At worst, the film feels like an unintentional parody of liberal documentaries that transform complex topics into elaborate cinematic peace signs. In order to justify their hyperbolic portrayal of Lennon’s extra-musical significance, the filmmakers elevate Lennon’s fuzzy utopianism to the level of a profound political philosophy and treat self-indulgent publicity stunts like Lennon and Yoko Ono’s bed-in as if they were revolutionary pop art landmarks on the level of Warhol’s Campbell soup cans. The filmmakers assemble an impressive array of interview subjects (and also Geraldo Rivera) notable mainly for their narcissism and hero worship (or in the case of a now-tubby, suspender-and-floppy-hat-clad Bobby Seale, their unfortunate resemblance to Fred Berry of What’s Happening!! fame).
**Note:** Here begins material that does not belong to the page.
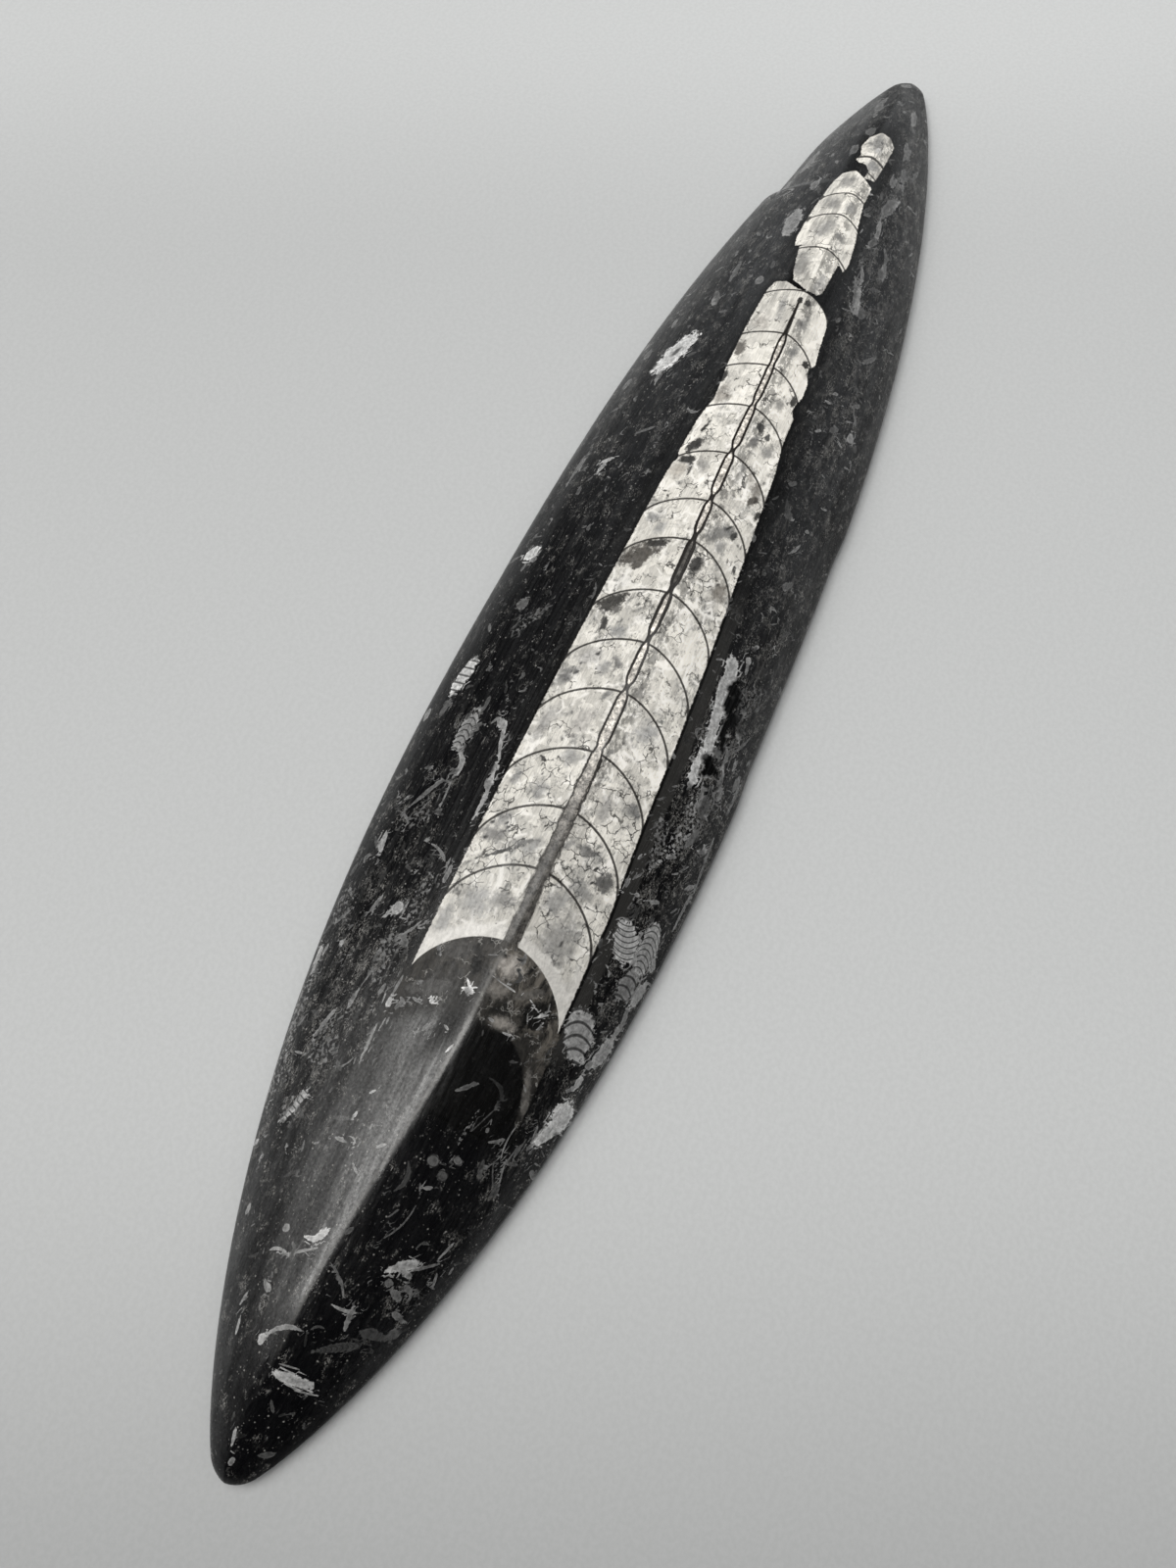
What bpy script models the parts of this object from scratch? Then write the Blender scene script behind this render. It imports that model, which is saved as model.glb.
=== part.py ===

Lennon famously claimed the Beatles were "bigger than Jesus." Leaf and Scheinfeld’s insufferable lovefest takes that quote to its logical extreme by unconvincingly trying to posit Lennon as a countercultural messiah, Jesus with an electric guitar and nasal whine.
He also has a nice interview, in this week’s paper, with Dick Cavett. It includes this anecdote of the first time Cavett saw Woody Allen, who became a friend of his, do stand-up:
AVC: What was it like seeing Woody Allen perform for the first time?
DC: It was astonishing, because I had never heard him before. The Tonight Show told me to go down and see this comic at The Blue Angel, and when I heard that he wrote for Sid Caesar when he was 17, I thought, "I want to make a friend of this guy, whoever he is." Saw his act, it was new, he was new to stand-up, hating most of it. He would stand with the mic covering his face or most of it, and he did his act, and it was one brilliant joke after another, just like a string of pearls. Every joke was better than any one joke that any other comic had in his act, and the audience talked mostly. We were there in a big ballroom, and there was a speaker, and he starts, and about two minutes in, the audience starts talking to each other. They weren’t listening, they tuned him out, except for me standing in the back. He’s a tough fellow and he took all that. He vomited a few times, he admitted.